As some media experts pointed out, the misguided leaders of the community fed the Muslim youth with a feeling of victimhood. A point well-made and-taken. And I personally agree that the sense of victimhood is very seductive. After all, human beings thrive on self-pity. Who does not like to view herself/himself as the most wronged in the world? Yet, are Muslim youth the only ones to suffer from this real or imaginary persecution? After all, as Arjun Appadurai has persuasively pointed out, our modern nations are built on the fear of small numbers and we inhabit geographies/spaces of anger. The most well-known example of anxiety over numbers and the purity of the national space is the Nazi cleansing of the Jews. And the Zionists have, in turn, employed the rhetoric of anti-Semitism at the most opportune moments, often effectively silencing legitimate criticism of the Israeli state. Closer home, how often do we read of Hindus ending up as minorities in India? Or that Hindu rule is the most logical conclusion for India after years of foreign aggression – British as well as Muslim. A sense of victimhood or, potential victimhood, generates fear and anger prompting us to seek refuge in the certitude of numbers. The image of hordes of Muslim youth going on a rampage in Mumbai is the latest example of this fear of numbers. Mobocracy at its best!

So far my effort has been to show how the convergence of an ethos of spectacle and fear of small numbers can cause havoc. How about undermining the regime of spectacle and reinventing the Muslim ordinary? Or, for that matter, how about reinventing the Naga, Mizo or Bodo ordinary? When sections of society drift apart, the spectacle plays its part by negating what Edward Said had termed “human destiny”. That is: we should never lose sight of people’s destiny and their ordinary practices. Beyond the spectacle, people live their daily lives and struggle with dignity. If we are to lure people away from fear, violence, and insecurity, we must be acquainted with each other’s ordinary practices.

Bollywood and TV soaps with their pan-Indian appeal can contribute meaningfully toward reinventing the Muslim ordinary and hold a mirror to its youth as well to the other communities.

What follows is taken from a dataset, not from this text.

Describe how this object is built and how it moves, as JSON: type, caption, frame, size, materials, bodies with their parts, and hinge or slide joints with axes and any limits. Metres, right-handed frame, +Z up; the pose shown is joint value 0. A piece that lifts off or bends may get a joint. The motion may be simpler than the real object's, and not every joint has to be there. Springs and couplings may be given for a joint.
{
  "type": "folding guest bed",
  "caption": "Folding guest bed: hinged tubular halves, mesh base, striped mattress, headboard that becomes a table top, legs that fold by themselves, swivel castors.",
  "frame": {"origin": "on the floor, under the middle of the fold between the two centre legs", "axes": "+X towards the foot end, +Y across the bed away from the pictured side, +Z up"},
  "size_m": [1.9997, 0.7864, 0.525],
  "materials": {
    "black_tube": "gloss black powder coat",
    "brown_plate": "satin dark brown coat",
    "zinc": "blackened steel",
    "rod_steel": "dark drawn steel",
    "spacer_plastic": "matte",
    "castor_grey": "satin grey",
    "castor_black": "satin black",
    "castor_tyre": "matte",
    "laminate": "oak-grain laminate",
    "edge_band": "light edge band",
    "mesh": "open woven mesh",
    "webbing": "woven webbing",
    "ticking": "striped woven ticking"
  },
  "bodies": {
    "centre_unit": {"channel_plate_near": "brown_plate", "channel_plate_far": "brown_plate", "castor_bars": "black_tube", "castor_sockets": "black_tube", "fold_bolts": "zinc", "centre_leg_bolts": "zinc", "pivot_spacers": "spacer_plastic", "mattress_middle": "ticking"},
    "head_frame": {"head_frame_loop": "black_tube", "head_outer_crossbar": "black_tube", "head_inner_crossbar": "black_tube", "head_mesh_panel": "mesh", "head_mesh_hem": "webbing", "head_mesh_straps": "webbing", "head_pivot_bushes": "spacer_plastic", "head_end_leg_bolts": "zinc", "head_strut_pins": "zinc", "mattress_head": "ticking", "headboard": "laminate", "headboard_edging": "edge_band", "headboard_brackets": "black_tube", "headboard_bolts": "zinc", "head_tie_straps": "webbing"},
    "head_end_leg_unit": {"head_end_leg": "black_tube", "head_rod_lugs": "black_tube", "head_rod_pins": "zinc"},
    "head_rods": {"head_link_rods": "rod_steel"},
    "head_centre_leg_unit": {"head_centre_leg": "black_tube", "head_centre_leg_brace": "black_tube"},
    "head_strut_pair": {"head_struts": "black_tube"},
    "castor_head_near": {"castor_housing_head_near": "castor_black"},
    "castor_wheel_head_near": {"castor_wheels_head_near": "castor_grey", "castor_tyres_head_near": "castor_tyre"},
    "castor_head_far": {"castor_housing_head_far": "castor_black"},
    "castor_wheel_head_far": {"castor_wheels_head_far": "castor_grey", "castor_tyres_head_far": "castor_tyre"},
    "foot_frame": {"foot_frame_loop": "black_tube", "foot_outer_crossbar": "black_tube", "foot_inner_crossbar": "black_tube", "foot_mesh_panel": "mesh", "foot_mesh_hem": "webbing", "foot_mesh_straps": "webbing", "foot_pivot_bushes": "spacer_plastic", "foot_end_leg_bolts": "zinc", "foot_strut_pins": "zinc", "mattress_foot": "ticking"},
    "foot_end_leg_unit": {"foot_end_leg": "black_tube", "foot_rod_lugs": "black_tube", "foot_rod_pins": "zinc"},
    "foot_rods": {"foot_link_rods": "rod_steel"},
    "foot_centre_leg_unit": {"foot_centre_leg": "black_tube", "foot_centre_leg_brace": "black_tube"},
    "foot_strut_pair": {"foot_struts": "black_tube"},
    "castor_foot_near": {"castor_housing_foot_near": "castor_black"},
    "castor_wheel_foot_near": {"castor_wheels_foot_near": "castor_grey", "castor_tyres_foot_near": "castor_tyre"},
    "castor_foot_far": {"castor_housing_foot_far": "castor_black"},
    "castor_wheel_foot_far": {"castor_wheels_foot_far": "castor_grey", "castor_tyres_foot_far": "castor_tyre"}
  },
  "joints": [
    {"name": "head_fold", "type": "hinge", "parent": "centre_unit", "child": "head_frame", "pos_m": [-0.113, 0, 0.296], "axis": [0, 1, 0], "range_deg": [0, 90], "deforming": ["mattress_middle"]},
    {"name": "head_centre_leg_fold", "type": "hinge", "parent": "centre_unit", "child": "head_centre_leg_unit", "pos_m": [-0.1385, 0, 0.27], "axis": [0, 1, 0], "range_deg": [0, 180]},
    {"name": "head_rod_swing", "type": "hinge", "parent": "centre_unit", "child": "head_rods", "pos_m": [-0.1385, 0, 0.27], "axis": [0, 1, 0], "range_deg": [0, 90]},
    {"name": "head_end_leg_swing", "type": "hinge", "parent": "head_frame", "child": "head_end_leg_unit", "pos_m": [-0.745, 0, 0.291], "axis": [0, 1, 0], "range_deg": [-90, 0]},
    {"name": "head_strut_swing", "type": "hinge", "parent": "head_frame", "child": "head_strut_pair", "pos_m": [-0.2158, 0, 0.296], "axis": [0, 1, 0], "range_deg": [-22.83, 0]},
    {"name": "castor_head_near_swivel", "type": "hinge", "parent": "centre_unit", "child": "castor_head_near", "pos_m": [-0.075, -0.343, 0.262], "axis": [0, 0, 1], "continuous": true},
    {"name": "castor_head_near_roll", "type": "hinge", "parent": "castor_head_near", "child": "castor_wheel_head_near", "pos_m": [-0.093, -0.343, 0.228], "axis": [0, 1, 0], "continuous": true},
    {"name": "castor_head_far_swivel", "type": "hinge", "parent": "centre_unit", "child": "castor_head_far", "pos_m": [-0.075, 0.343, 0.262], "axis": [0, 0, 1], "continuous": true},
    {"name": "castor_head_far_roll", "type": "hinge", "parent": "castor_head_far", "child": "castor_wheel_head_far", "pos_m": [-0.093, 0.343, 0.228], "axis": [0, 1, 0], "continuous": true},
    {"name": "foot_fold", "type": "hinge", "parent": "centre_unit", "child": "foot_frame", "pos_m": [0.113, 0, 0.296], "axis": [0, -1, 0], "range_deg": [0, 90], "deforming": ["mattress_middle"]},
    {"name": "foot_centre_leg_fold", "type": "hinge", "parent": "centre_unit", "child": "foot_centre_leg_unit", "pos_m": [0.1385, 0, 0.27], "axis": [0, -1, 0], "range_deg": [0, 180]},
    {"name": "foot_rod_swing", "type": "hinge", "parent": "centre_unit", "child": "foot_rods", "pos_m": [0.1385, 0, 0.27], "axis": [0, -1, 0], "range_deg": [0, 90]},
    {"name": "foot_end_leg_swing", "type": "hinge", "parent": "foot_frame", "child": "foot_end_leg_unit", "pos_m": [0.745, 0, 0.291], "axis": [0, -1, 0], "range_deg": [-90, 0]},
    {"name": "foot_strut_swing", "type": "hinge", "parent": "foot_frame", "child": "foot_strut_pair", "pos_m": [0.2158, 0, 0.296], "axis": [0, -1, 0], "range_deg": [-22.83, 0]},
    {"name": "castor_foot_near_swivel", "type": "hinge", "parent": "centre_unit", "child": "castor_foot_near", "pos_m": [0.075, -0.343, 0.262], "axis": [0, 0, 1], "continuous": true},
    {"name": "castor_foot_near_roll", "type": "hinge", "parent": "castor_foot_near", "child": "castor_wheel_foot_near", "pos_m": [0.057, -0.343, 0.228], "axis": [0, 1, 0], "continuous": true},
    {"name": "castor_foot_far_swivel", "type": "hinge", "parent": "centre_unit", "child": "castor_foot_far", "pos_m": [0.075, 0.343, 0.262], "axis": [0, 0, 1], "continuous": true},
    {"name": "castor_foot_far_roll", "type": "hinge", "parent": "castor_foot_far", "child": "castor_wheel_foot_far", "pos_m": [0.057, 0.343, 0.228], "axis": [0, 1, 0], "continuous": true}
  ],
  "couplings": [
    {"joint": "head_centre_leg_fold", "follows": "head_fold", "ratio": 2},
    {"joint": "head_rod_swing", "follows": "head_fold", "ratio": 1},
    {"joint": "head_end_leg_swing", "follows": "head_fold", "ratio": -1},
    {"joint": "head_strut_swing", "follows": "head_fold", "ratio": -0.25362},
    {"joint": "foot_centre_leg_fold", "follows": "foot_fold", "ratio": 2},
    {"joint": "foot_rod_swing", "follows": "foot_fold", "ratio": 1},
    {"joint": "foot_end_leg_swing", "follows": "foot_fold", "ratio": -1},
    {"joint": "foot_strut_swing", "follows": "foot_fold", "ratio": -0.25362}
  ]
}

I can recall only three prominent films in recent times with a Muslim protagonist. Shahrukh Khan’s Chak De India, My Name is Khan, and Raj Kumar Gupta’s Aamir. Unfortunately, all these films weave their narratives around the spectacular. In all, we have either wronged or “good” Muslim heroes. The first one is inextricably linked to the project of proving one’s patriotism; the second one thrives on exporting the image of a “good” Muslim to the west; the third one provides us with the image of a self-sacrificing “good” Muslim blowing himself up to save a bus. Where are those Muslim socials that once captured the ordinary, lived experiences of people, although in an elite setting? Or, when do we have films that do not merely glamorize Muslims as either underworld mafia or as minor friends willing to die for the hero? Of course, there is Zoya Akhtar’s Zindagi Na Milegi Dobara, a feel-good film catering to the potentially globe-trotting upwardly-mobile. The real exception is Shyam Benegal’s Well Done Abba, depicting the everyday life of a Muslim family caught in the struggle to derive the benefits of a government schemes for drinking water. As one expects, Benegal remains an exception than the rule. While a considerable amount of Bollywood wealth is stacked in Muslim hands, the owners of the means of film production have played it safe for fear of commercial failure. The result: the spectacle usurps the legitimate space of the ordinary leading to violence and vilification.